The reserve forces are part of a stabilising network that does not exist anywhere else in sub-Saharan Africa; they represent a tradition of military service in support of lawful authority and nothing else. Their record of service includes two world wars.

Also, the reserve forces present economic opportunity in times of high unemployment. No longer based on conscription, young men and women can volunteer for service and receive the discipline and purpose so many of them crave. They emerge useful members of society, and here lies a challenge to the business community. They need to be absorbed into the formal economy. To train people in weaponry then turn them loose on the streets is just crazy.

But the serious stuff is worn very lightly. Back to Gilbert and Sullivan.

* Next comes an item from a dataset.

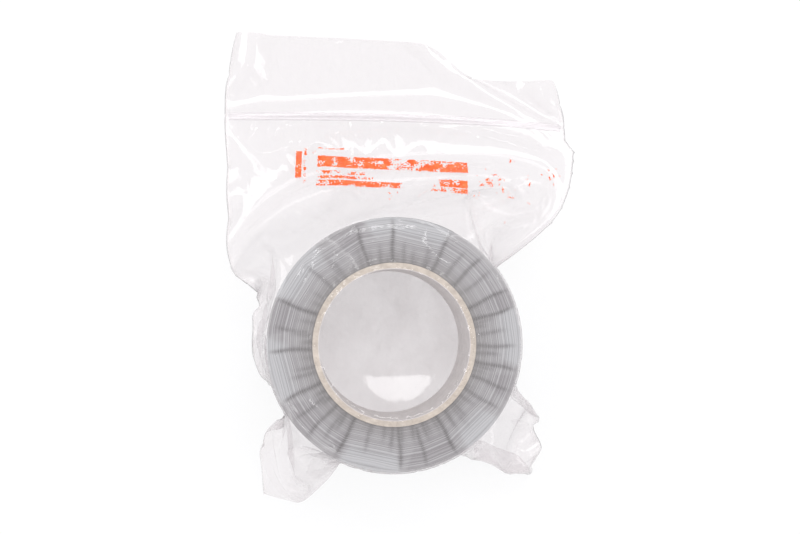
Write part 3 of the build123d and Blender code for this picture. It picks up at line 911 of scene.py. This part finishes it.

I am the very model of a modern Major-General,

I've information vegetable, animal, and mineral,

I know the kings of England, and I quote the fights historical

From Marathon to Waterloo, in order categorical;

I'm very well acquainted, too, with matters mathematical,

I understand equations, both the simple and quadratical,

About binomial theorem I'm teeming with a lot o' news,

With many cheerful facts about the square of the hypotenuse.

I'm very good at integral and differential calculus;

I know the scientific names of beings animalculous:

In short, in matters vegetable, animal, and mineral,

I am the very model of a modern Major-General.

Pass the port, old chap!

 


Connectivity

 

THE BRITISH Labour Party appears to outdo the ANC in family connectivity. The new leadership was decided between brothers Ed and David Miliband.

 

The shadow cabinet (voted by MPs, not nominated by the leader) produced a runaway winner in Yvette Cooper, who happens to be the wife of Ed Balls, former Secretary of State for Education (what we would call a minister).

 

Also in the shadow cabinet are twin sisters Angela and Maria Eagle.

 

All this, and all kinds of sub-plots too tedious to mention, were the subject of endless analysis on Sky News the other night. This is a shadow cabinet. The Tories and Liberal Democrats have committed their coalition to lasting a full five-year parliamentary term. The shadow cabinet will remain in deep shade. Twenty-four hour television sometimes has to scrape for news.

 

Zzzzzzzzzzzzzzzzzzzzzzzzzzzzzz!



Tailpiece

A WOMAN goes into labour and yells: "Shouldn't! Wouldn't! Couldn't! Can't!"

She was having contractions.

Last word

Never let your sense of morals get in the way of doing what's right.